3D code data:
(begin)

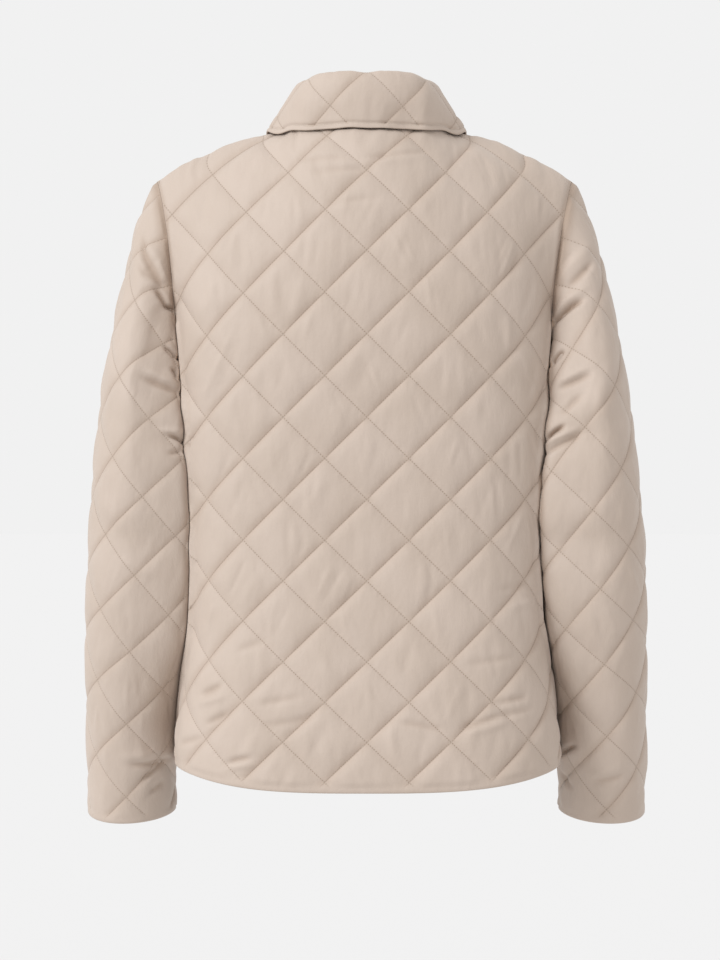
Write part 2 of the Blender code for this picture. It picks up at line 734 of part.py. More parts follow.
def button_places(top_grid, top_normals):
    """The point and the outward direction of each button, on the middle line of the lapped front."""
    middle = len(front_shares()) - 2
    levels = body_levels()
    for level in BUTTON_LEVELS:
        place = np.array([np.interp(level, levels, top_grid[:, middle, axis]) for axis in range(3)])
        normal = np.array([np.interp(level, levels, top_normals[:, middle, axis]) for axis in range(3)])
        yield place, unit(normal)


def clear_scene():
    for thing in list(bpy.data.objects):
        bpy.data.objects.remove(thing, do_unlink=True)


def make_panels():
    """Back, fronts and sleeves, with one wall direction along each seam."""
    back, front, sleeve = back_grid(), front_grid(), sleeve_grid()
    back_out = grid_normals(back, closed=False, flip=False)
    front_out = grid_normals(front, closed=False, flip=True)
    sleeve_out = grid_normals(sleeve, closed=True, flip=False)
    side = slice(0, SIDE_CELLS + ARMHOLE_CELLS + 1)
    neck_and_shoulder = slice(None)
    sewn_body = {"start": side, "top": neck_and_shoulder}
    turned = np.array((-1.0, 1.0, 1.0))
    panels = [
        Panel("back", back, back_out, {"start": side, "end": side, "top": neck_and_shoulder}),
        Panel("front_left", front, front_out, sewn_body),
        Panel("front_right", mirrored(front), front_out * turned, sewn_body),
        Panel("sleeve_left", sleeve, sleeve_out, {"hem": slice(None)}, closed=True),
        Panel("sleeve_right", mirrored(sleeve), sleeve_out * turned, {"hem": slice(None)}, closed=True),
    ]
    share_seam_directions(panels)
    return panels


def main():
    clear_scene()
    cloth = make_material("quilted_cloth", CLOTH_COLOUR, CLOTH_ROUGHNESS)
    plastic = make_material("button_plastic", BUTTON_COLOUR, BUTTON_ROUGHNESS)
    panels = make_panels()
    over = next(panel for panel in panels if panel.name == "front_right")
    over.grid = lapped_grid(over.grid, over.normals)
    for panel in panels:
        add_panel(panel, cloth)
    add_collar(panels[:3], cloth)
    for number, (place, normal) in enumerate(button_places(over.grid, over.normals), start=1):
        add_button(f"button_{number}", place, normal, plastic)


main()
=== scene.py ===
"""The looks of the quilted jacket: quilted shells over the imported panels, their stitches, collar and buttons.

Z is up, the back faces +Y and the wearer's left is +X. Sizes are in metres. The panels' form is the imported
model's, with small moves to the photo's outline. Each cloth panel is a fine grid on that form, lifted by the
wadding between the quilting lines.
"""

import math

import bpy
import numpy as np
from mathutils import Matrix, Vector
from mathutils.bvhtree import BVHTree


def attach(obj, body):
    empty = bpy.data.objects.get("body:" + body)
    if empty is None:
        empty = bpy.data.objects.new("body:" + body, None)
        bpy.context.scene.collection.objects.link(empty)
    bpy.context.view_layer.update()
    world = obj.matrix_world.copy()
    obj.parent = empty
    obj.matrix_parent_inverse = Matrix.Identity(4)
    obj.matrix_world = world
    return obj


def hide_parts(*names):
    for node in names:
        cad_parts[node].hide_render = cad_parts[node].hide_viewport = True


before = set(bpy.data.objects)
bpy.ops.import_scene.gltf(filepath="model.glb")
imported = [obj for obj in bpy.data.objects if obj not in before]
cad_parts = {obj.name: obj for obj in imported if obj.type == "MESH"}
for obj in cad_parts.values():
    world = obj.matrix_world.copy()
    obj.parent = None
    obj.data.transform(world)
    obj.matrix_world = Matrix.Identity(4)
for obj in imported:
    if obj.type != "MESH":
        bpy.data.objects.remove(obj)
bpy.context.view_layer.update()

# The cloth: shell, light wadding and inner face, quilted together.
WALL = 0.004
SEAM_GAP = 0.0003
UP = np.array((0.0, 0.0, 1.0))
MIRROR = np.array((-1.0, 1.0, 1.0))

# The hem, seen from behind: level at the middle and a little higher at the side seams.
HEM_CENTRE_Z = -0.6437
HEM_SIDE_RISE = 0.0177
HEM_RISE_POWER = 3.2
UNDERARM_Z = -0.255

# The body between hem and underarm. half_width is at the side seam, back and front are the depths in Y.
BODY_SQUARENESS = {"back": 2.75, "front": 2.25}
SECTION_PARTS = 180
BODY_COLUMNS = ("place", "height", "half_width", "back", "front", "side_y")
BODY_ROWS = (
    ("hem", -0.645, 0.1935, 0.122, 0.118, 0.016),
    ("low_hip", -0.600, 0.1915, 0.121, 0.119, 0.016),
    ("hip", -0.545, 0.1840, 0.117, 0.119, 0.016),
    ("high_hip", -0.508, 0.1782, 0.114, 0.120, 0.016),
    ("waist", -0.465, 0.1755, 0.112, 0.122, 0.015),
    ("ribs", -0.400, 0.1750, 0.110, 0.127, 0.012),
    ("bust", -0.310, 0.1762, 0.112, 0.134, 0.006),
    ("underarm", -0.255, 0.1788, 0.114, 0.134, 0.002),
)

# The top edge of each panel: along the shoulder seam from tip to neck, then round the neck to the middle.
SHOULDER_TIP = (0.2085, -0.004, -0.0460)
NECK_SIDE = (0.078, 0.010, 0.004)
SHOULDER_CROWN = 0.008
BACK_NECK = {"depth_y": 0.058, "drop": 0.007, "drop_power": 1.0, "shoulder_share": 0.60}
FRONT_NECK = {"depth_y": -0.072, "drop": 0.082, "drop_power": 1.6, "shoulder_share": 0.55}

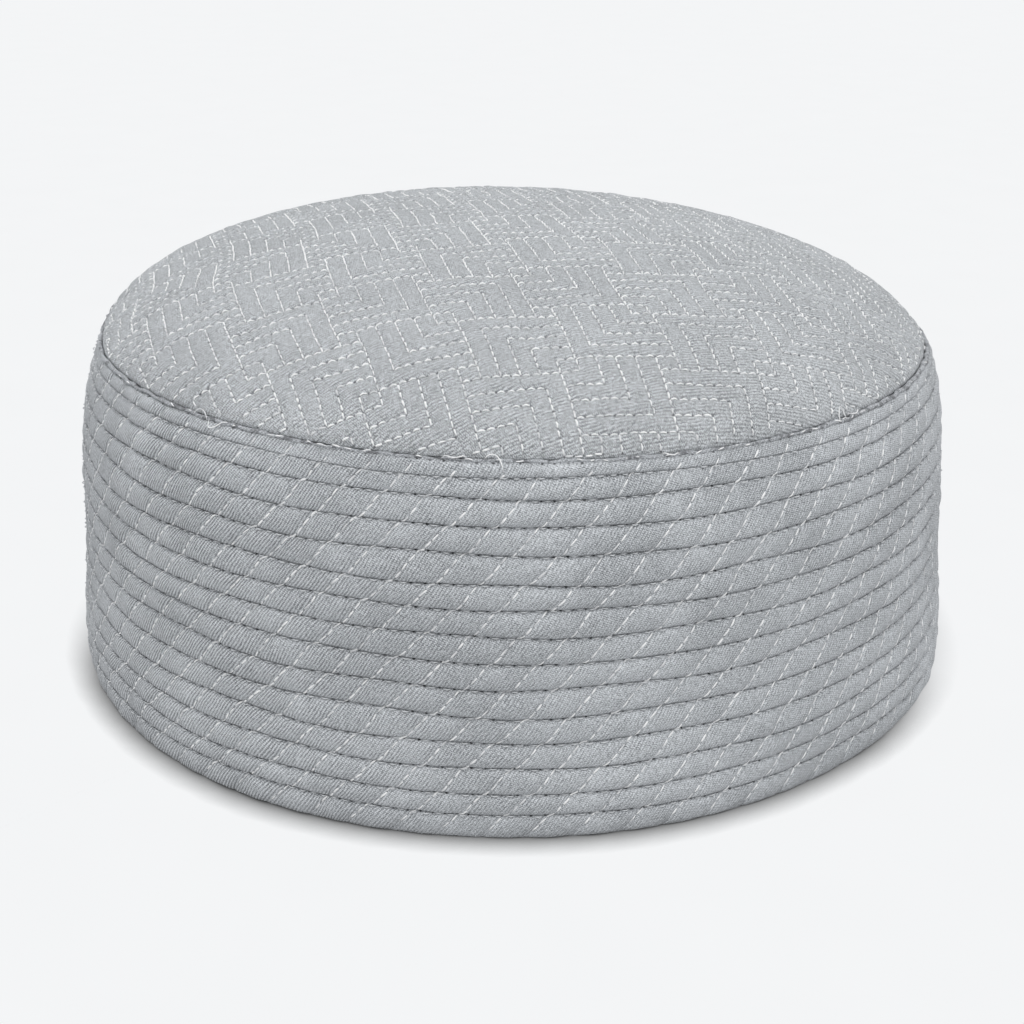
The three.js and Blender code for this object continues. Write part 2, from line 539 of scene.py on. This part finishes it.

(end)

Problem statement =
Write every line of the material above again, exactly.

Solution for this problem =
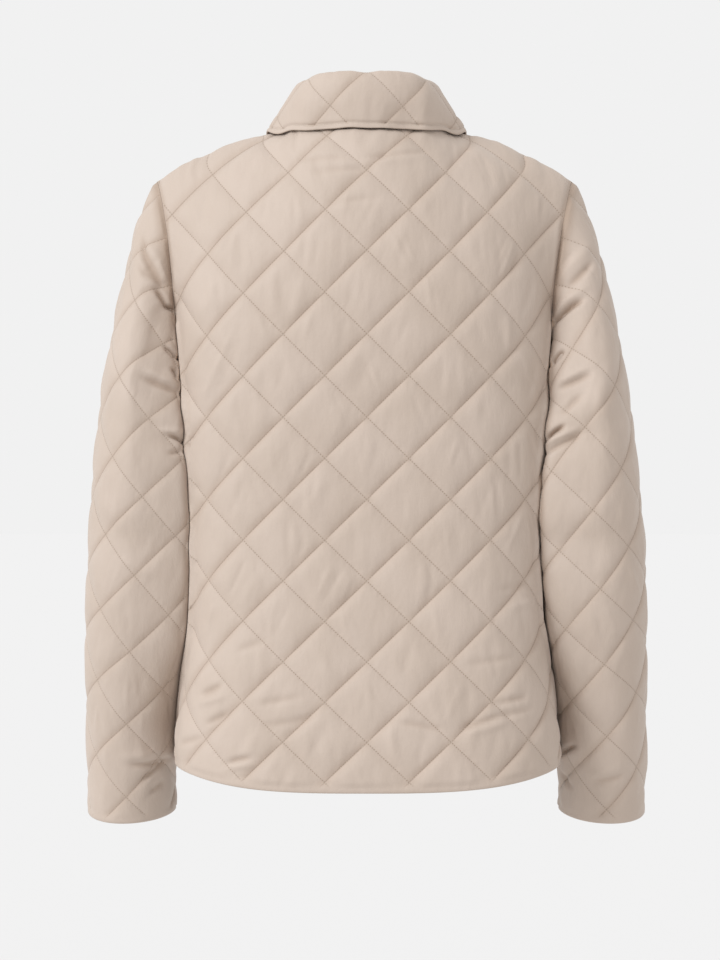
Write part 2 of the Blender code for this picture. It picks up at line 734 of part.py. More parts follow.
def button_places(top_grid, top_normals):
    """The point and the outward direction of each button, on the middle line of the lapped front."""
    middle = len(front_shares()) - 2
    levels = body_levels()
    for level in BUTTON_LEVELS:
        place = np.array([np.interp(level, levels, top_grid[:, middle, axis]) for axis in range(3)])
        normal = np.array([np.interp(level, levels, top_normals[:, middle, axis]) for axis in range(3)])
        yield place, unit(normal)


def clear_scene():
    for thing in list(bpy.data.objects):
        bpy.data.objects.remove(thing, do_unlink=True)


def make_panels():
    """Back, fronts and sleeves, with one wall direction along each seam."""
    back, front, sleeve = back_grid(), front_grid(), sleeve_grid()
    back_out = grid_normals(back, closed=False, flip=False)
    front_out = grid_normals(front, closed=False, flip=True)
    sleeve_out = grid_normals(sleeve, closed=True, flip=False)
    side = slice(0, SIDE_CELLS + ARMHOLE_CELLS + 1)
    neck_and_shoulder = slice(None)
    sewn_body = {"start": side, "top": neck_and_shoulder}
    turned = np.array((-1.0, 1.0, 1.0))
    panels = [
        Panel("back", back, back_out, {"start": side, "end": side, "top": neck_and_shoulder}),
        Panel("front_left", front, front_out, sewn_body),
        Panel("front_right", mirrored(front), front_out * turned, sewn_body),
        Panel("sleeve_left", sleeve, sleeve_out, {"hem": slice(None)}, closed=True),
        Panel("sleeve_right", mirrored(sleeve), sleeve_out * turned, {"hem": slice(None)}, closed=True),
    ]
    share_seam_directions(panels)
    return panels


def main():
    clear_scene()
    cloth = make_material("quilted_cloth", CLOTH_COLOUR, CLOTH_ROUGHNESS)
    plastic = make_material("button_plastic", BUTTON_COLOUR, BUTTON_ROUGHNESS)
    panels = make_panels()
    over = next(panel for panel in panels if panel.name == "front_right")
    over.grid = lapped_grid(over.grid, over.normals)
    for panel in panels:
        add_panel(panel, cloth)
    add_collar(panels[:3], cloth)
    for number, (place, normal) in enumerate(button_places(over.grid, over.normals), start=1):
        add_button(f"button_{number}", place, normal, plastic)


main()
=== scene.py ===
"""The looks of the quilted jacket: quilted shells over the imported panels, their stitches, collar and buttons.

Z is up, the back faces +Y and the wearer's left is +X. Sizes are in metres. The panels' form is the imported
model's, with small moves to the photo's outline. Each cloth panel is a fine grid on that form, lifted by the
wadding between the quilting lines.
"""

import math

import bpy
import numpy as np
from mathutils import Matrix, Vector
from mathutils.bvhtree import BVHTree


def attach(obj, body):
    empty = bpy.data.objects.get("body:" + body)
    if empty is None:
        empty = bpy.data.objects.new("body:" + body, None)
        bpy.context.scene.collection.objects.link(empty)
    bpy.context.view_layer.update()
    world = obj.matrix_world.copy()
    obj.parent = empty
    obj.matrix_parent_inverse = Matrix.Identity(4)
    obj.matrix_world = world
    return obj


def hide_parts(*names):
    for node in names:
        cad_parts[node].hide_render = cad_parts[node].hide_viewport = True


before = set(bpy.data.objects)
bpy.ops.import_scene.gltf(filepath="model.glb")
imported = [obj for obj in bpy.data.objects if obj not in before]
cad_parts = {obj.name: obj for obj in imported if obj.type == "MESH"}
for obj in cad_parts.values():
    world = obj.matrix_world.copy()
    obj.parent = None
    obj.data.transform(world)
    obj.matrix_world = Matrix.Identity(4)
for obj in imported:
    if obj.type != "MESH":
        bpy.data.objects.remove(obj)
bpy.context.view_layer.update()

# The cloth: shell, light wadding and inner face, quilted together.
WALL = 0.004
SEAM_GAP = 0.0003
UP = np.array((0.0, 0.0, 1.0))
MIRROR = np.array((-1.0, 1.0, 1.0))

# The hem, seen from behind: level at the middle and a little higher at the side seams.
HEM_CENTRE_Z = -0.6437
HEM_SIDE_RISE = 0.0177
HEM_RISE_POWER = 3.2
UNDERARM_Z = -0.255

# The body between hem and underarm. half_width is at the side seam, back and front are the depths in Y.
BODY_SQUARENESS = {"back": 2.75, "front": 2.25}
SECTION_PARTS = 180
BODY_COLUMNS = ("place", "height", "half_width", "back", "front", "side_y")
BODY_ROWS = (
    ("hem", -0.645, 0.1935, 0.122, 0.118, 0.016),
    ("low_hip", -0.600, 0.1915, 0.121, 0.119, 0.016),
    ("hip", -0.545, 0.1840, 0.117, 0.119, 0.016),
    ("high_hip", -0.508, 0.1782, 0.114, 0.120, 0.016),
    ("waist", -0.465, 0.1755, 0.112, 0.122, 0.015),
    ("ribs", -0.400, 0.1750, 0.110, 0.127, 0.012),
    ("bust", -0.310, 0.1762, 0.112, 0.134, 0.006),
    ("underarm", -0.255, 0.1788, 0.114, 0.134, 0.002),
)

# The top edge of each panel: along the shoulder seam from tip to neck, then round the neck to the middle.
SHOULDER_TIP = (0.2085, -0.004, -0.0460)
NECK_SIDE = (0.078, 0.010, 0.004)
SHOULDER_CROWN = 0.008
BACK_NECK = {"depth_y": 0.058, "drop": 0.007, "drop_power": 1.0, "shoulder_share": 0.60}
FRONT_NECK = {"depth_y": -0.072, "drop": 0.082, "drop_power": 1.6, "shoulder_share": 0.55}

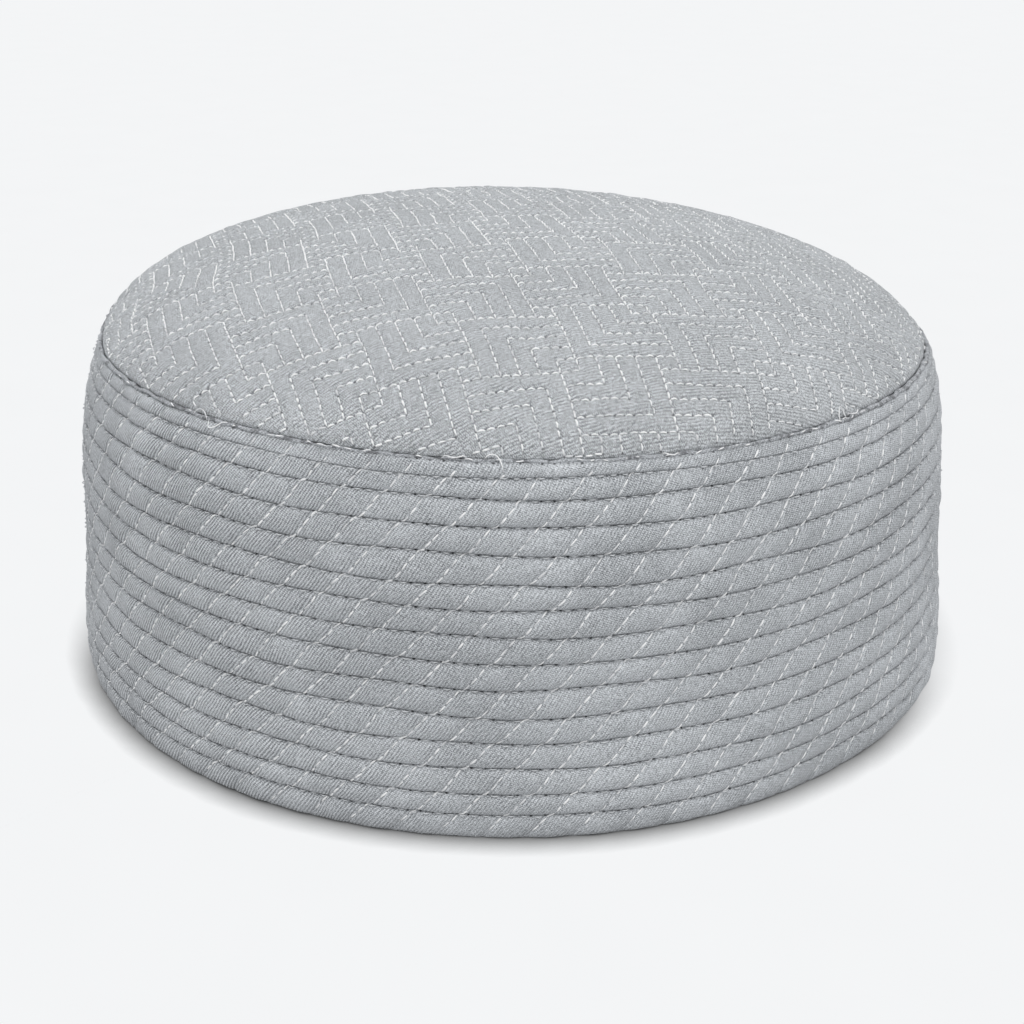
The three.js and Blender code for this object continues. Write part 2, from line 539 of scene.py on. This part finishes it.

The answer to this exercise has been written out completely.